-- START OF Source material --

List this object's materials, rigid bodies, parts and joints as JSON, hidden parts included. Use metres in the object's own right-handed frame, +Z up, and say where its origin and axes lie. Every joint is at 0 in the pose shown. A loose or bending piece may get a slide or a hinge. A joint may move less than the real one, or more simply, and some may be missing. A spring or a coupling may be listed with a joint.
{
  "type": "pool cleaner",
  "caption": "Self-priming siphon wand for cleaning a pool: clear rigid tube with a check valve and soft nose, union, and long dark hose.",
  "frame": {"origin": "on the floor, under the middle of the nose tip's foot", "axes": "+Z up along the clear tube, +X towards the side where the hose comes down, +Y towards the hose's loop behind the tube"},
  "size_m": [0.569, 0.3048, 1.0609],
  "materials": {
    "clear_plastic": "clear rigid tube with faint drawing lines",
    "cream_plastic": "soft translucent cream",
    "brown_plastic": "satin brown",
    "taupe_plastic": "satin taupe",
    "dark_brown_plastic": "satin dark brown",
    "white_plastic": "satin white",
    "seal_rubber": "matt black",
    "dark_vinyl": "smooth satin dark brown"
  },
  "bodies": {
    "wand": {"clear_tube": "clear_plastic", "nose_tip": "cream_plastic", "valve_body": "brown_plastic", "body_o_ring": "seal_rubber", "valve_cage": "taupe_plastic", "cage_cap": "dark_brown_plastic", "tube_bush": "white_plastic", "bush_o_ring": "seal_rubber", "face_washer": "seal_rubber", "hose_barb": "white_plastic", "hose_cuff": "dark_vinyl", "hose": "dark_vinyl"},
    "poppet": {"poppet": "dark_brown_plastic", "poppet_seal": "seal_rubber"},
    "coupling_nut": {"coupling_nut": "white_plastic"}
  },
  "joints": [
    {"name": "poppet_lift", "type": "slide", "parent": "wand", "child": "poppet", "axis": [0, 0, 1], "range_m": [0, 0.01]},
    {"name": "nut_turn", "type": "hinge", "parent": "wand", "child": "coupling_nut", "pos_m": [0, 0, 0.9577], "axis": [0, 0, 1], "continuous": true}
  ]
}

-- END OF Source material --
-- START OF Source material --

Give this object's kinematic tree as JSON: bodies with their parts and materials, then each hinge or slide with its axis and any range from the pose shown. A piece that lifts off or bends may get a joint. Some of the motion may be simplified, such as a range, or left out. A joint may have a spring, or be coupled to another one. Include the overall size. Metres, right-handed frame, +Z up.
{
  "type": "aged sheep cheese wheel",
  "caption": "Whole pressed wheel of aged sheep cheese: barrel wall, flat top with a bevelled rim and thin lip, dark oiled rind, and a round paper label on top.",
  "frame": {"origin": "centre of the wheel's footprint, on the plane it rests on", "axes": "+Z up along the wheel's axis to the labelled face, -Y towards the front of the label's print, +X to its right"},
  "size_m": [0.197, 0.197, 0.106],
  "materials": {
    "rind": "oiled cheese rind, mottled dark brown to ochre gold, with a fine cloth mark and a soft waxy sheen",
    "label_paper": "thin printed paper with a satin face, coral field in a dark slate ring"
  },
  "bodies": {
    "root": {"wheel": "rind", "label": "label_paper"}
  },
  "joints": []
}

-- END OF Source material --

### Work instructions:
Search the listing above for the string "joints". Copy every line that contains it.

### The result:
List this object's materials, rigid bodies, parts and joints as JSON, hidden parts included. Use metres in the object's own right-handed frame, +Z up, and say where its origin and axes lie. Every joint is at 0 in the pose shown. A loose or bending piece may get a slide or a hinge. A joint may move less than the real one, or more simply, and some may be missing. A spring or a coupling may be listed with a joint.
  "joints": [
  "joints": []